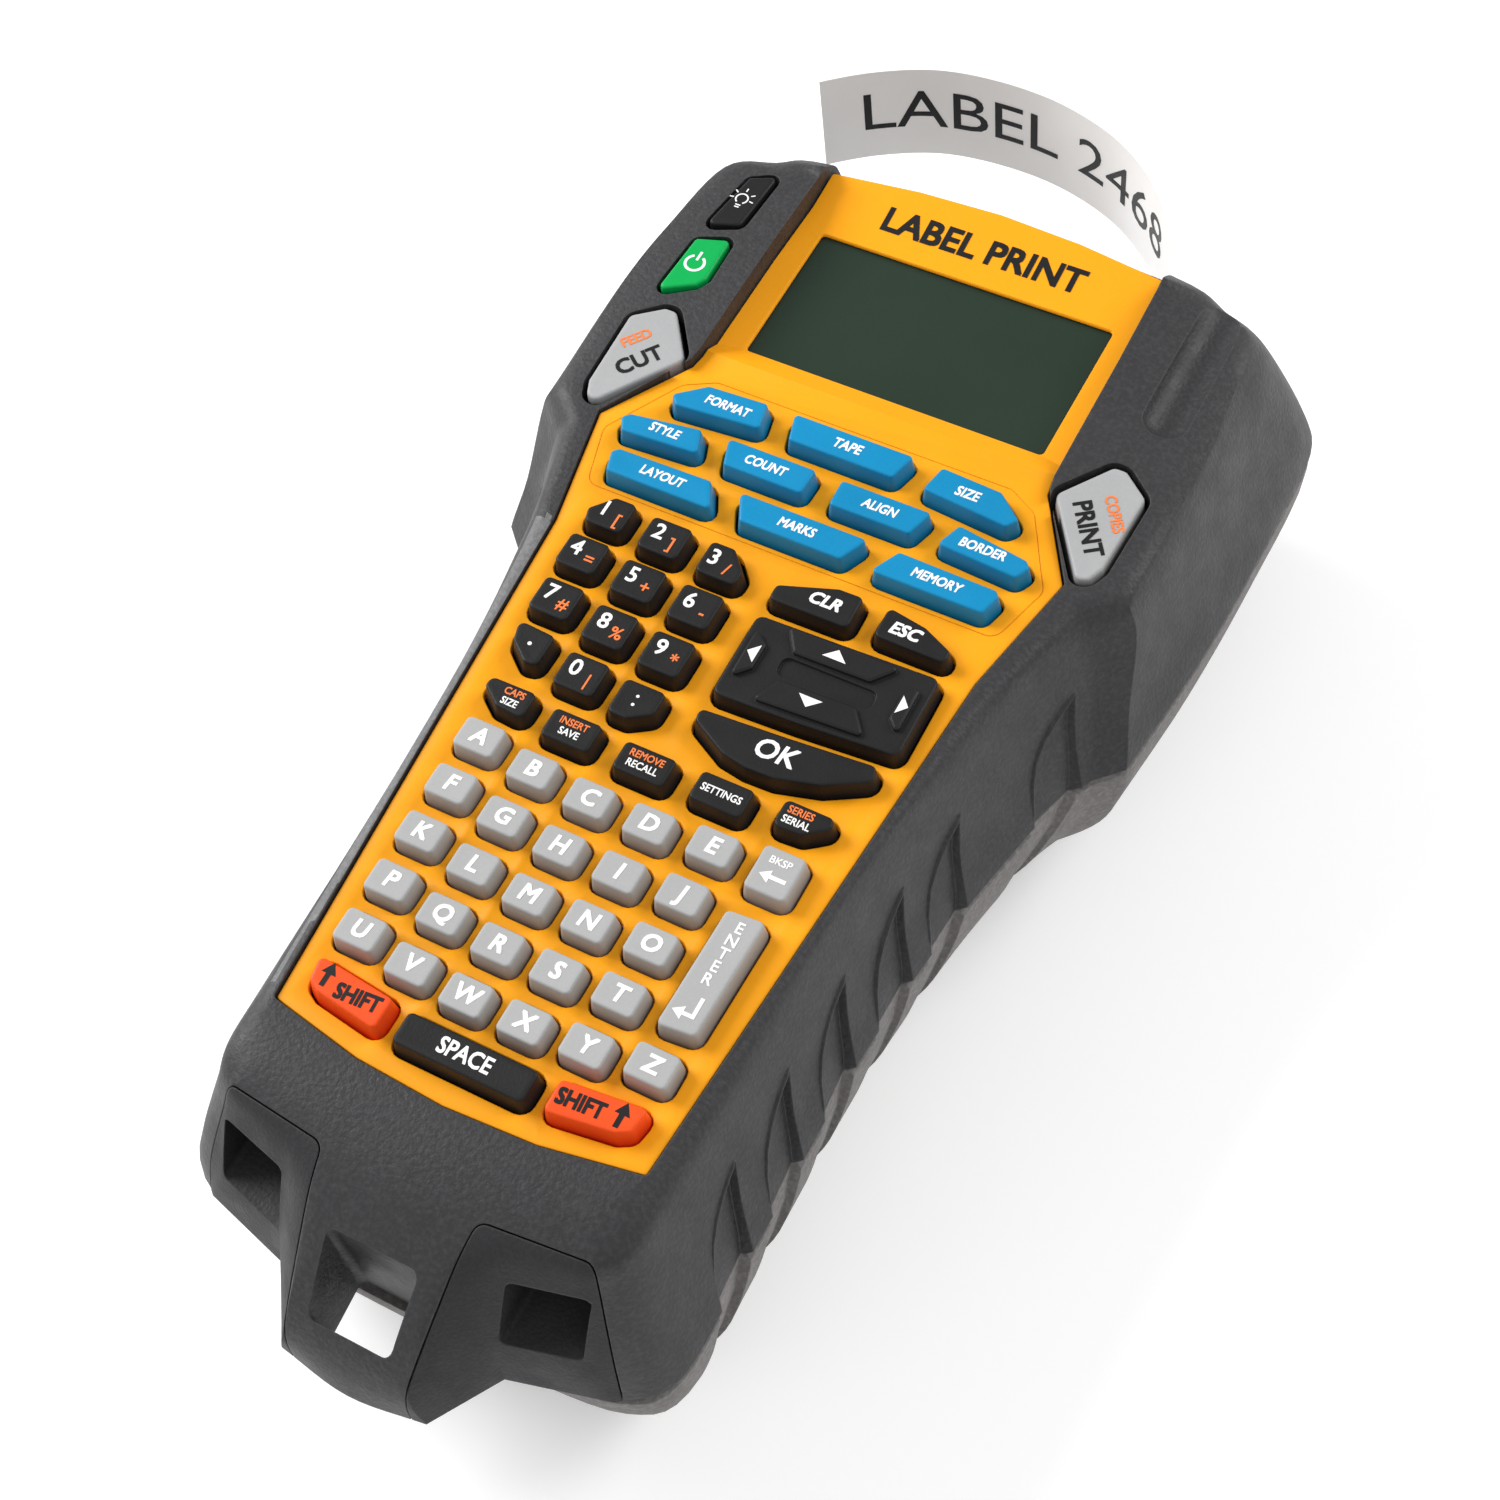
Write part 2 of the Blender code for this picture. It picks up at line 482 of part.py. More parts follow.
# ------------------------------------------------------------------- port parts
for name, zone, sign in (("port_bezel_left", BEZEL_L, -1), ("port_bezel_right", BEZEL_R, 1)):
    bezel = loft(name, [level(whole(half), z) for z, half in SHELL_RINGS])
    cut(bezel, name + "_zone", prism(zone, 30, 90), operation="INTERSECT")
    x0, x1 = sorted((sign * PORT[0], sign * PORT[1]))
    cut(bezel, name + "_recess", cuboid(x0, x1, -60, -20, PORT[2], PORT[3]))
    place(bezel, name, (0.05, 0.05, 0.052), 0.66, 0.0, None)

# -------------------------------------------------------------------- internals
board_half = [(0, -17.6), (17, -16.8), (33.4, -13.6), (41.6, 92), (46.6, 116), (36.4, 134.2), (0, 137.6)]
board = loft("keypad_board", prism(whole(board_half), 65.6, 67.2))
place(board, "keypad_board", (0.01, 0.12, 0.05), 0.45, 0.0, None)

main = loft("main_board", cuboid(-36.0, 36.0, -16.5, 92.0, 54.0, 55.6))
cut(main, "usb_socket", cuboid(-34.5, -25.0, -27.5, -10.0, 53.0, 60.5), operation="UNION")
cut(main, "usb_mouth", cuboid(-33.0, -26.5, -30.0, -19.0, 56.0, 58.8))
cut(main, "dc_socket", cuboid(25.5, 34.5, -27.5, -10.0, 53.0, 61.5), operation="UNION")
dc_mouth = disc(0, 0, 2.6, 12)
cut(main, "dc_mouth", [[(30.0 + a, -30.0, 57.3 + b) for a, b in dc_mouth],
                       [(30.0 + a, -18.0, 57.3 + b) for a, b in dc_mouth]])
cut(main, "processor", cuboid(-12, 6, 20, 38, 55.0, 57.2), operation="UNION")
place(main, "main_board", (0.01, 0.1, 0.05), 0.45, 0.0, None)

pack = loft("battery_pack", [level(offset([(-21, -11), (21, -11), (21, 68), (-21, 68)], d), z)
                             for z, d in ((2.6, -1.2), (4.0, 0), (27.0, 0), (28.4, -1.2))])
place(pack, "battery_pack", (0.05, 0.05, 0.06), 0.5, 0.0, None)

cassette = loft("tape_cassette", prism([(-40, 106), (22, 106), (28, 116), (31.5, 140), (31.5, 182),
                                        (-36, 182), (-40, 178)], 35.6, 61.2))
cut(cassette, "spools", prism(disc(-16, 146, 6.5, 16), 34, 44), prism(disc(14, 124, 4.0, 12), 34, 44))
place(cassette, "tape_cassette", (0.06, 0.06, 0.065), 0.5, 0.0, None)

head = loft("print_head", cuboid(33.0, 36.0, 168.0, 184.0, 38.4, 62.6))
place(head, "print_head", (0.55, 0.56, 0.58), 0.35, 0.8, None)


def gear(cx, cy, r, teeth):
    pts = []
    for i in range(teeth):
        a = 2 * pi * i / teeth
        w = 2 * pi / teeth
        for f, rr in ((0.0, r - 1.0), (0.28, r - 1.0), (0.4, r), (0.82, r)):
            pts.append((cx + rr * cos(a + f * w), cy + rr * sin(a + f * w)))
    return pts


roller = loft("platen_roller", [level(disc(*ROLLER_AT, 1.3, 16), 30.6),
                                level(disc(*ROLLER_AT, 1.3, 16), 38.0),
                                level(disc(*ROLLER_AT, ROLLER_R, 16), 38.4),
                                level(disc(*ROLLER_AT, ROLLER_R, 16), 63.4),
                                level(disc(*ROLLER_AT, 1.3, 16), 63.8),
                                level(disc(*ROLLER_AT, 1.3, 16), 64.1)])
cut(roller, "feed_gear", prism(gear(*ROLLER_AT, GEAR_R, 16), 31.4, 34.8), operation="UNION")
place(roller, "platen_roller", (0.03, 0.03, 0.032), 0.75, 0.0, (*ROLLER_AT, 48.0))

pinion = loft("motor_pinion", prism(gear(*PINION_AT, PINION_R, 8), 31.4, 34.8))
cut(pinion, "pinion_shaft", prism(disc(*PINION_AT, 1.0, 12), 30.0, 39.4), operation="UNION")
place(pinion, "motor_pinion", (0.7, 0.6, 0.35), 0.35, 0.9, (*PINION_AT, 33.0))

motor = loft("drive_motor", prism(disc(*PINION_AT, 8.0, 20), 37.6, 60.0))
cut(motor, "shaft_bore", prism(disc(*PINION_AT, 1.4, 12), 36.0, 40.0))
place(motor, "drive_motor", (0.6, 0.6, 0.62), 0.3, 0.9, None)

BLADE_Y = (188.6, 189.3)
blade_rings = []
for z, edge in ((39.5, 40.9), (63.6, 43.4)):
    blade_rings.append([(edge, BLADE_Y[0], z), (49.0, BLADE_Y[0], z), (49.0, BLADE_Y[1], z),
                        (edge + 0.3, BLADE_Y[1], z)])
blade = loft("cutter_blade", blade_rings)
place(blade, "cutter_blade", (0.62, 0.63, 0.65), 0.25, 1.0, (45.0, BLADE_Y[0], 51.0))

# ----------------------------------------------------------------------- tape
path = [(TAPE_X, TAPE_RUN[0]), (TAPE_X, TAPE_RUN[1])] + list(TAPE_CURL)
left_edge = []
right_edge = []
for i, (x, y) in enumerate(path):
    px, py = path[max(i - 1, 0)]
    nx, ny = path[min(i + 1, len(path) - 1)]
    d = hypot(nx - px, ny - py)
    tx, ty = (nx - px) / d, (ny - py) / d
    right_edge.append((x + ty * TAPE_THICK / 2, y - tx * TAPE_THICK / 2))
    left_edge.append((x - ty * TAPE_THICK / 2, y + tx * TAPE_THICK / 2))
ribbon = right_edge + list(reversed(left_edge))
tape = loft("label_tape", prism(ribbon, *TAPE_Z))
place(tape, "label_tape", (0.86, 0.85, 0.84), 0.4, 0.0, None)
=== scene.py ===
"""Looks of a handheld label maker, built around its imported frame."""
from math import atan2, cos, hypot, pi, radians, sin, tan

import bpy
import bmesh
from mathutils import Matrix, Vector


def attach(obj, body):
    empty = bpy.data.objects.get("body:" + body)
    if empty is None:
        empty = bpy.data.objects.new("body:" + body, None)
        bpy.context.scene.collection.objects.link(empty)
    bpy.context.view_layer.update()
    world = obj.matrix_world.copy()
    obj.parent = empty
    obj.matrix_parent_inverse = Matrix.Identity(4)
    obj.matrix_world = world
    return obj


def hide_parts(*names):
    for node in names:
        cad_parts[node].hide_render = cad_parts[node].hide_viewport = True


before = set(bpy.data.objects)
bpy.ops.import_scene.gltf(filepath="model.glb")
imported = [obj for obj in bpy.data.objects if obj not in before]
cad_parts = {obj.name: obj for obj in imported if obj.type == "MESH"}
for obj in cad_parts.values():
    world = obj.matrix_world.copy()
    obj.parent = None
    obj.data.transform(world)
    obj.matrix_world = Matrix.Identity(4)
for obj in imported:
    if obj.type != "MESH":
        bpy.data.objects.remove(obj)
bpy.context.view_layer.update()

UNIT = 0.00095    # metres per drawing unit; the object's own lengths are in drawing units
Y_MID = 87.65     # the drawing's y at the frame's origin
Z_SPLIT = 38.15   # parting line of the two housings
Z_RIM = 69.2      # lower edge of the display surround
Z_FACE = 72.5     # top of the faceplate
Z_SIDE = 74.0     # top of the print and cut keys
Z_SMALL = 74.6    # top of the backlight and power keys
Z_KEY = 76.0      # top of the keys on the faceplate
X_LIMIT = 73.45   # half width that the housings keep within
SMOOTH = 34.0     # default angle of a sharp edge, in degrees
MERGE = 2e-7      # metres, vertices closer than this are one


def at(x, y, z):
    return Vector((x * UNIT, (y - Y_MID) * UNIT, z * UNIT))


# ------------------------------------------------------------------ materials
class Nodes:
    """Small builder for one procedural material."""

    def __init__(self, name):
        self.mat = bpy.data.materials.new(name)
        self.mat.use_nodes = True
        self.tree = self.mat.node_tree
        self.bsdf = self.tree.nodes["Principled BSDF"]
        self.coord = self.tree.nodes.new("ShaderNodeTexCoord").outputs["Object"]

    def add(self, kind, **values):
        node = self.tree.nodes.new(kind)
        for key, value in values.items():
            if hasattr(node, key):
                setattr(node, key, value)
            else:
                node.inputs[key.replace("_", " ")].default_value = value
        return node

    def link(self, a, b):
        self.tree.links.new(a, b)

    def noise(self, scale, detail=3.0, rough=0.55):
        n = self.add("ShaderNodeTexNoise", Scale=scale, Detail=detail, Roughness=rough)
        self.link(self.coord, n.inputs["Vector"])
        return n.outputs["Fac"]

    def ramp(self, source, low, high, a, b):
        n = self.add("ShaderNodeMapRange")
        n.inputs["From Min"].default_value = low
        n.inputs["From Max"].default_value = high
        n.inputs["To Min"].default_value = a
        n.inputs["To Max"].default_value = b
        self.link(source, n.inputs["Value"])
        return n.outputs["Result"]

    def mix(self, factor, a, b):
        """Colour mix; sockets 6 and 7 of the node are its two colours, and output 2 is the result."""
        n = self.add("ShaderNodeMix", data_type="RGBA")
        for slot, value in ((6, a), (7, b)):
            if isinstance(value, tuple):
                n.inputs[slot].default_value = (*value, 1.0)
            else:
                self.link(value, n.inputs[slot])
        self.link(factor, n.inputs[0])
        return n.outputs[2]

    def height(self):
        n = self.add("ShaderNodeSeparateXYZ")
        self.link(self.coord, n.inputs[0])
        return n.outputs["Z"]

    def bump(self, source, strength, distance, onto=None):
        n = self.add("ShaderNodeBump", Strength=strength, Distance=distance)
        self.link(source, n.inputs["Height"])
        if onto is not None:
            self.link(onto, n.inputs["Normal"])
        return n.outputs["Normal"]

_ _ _

**Short task:**
Begin with the line containing "nx, ny = path[min(i + 1, len(path) - 1)]", end with the line containing "before = set(bpy.data.objects)", and repeat every line in that stretch exactly.

**Solution to the exercise:**
    nx, ny = path[min(i + 1, len(path) - 1)]
    d = hypot(nx - px, ny - py)
    tx, ty = (nx - px) / d, (ny - py) / d
    right_edge.append((x + ty * TAPE_THICK / 2, y - tx * TAPE_THICK / 2))
    left_edge.append((x - ty * TAPE_THICK / 2, y + tx * TAPE_THICK / 2))
ribbon = right_edge + list(reversed(left_edge))
tape = loft("label_tape", prism(ribbon, *TAPE_Z))
place(tape, "label_tape", (0.86, 0.85, 0.84), 0.4, 0.0, None)
=== scene.py ===
"""Looks of a handheld label maker, built around its imported frame."""
from math import atan2, cos, hypot, pi, radians, sin, tan

import bpy
import bmesh
from mathutils import Matrix, Vector


def attach(obj, body):
    empty = bpy.data.objects.get("body:" + body)
    if empty is None:
        empty = bpy.data.objects.new("body:" + body, None)
        bpy.context.scene.collection.objects.link(empty)
    bpy.context.view_layer.update()
    world = obj.matrix_world.copy()
    obj.parent = empty
    obj.matrix_parent_inverse = Matrix.Identity(4)
    obj.matrix_world = world
    return obj


def hide_parts(*names):
    for node in names:
        cad_parts[node].hide_render = cad_parts[node].hide_viewport = True


before = set(bpy.data.objects)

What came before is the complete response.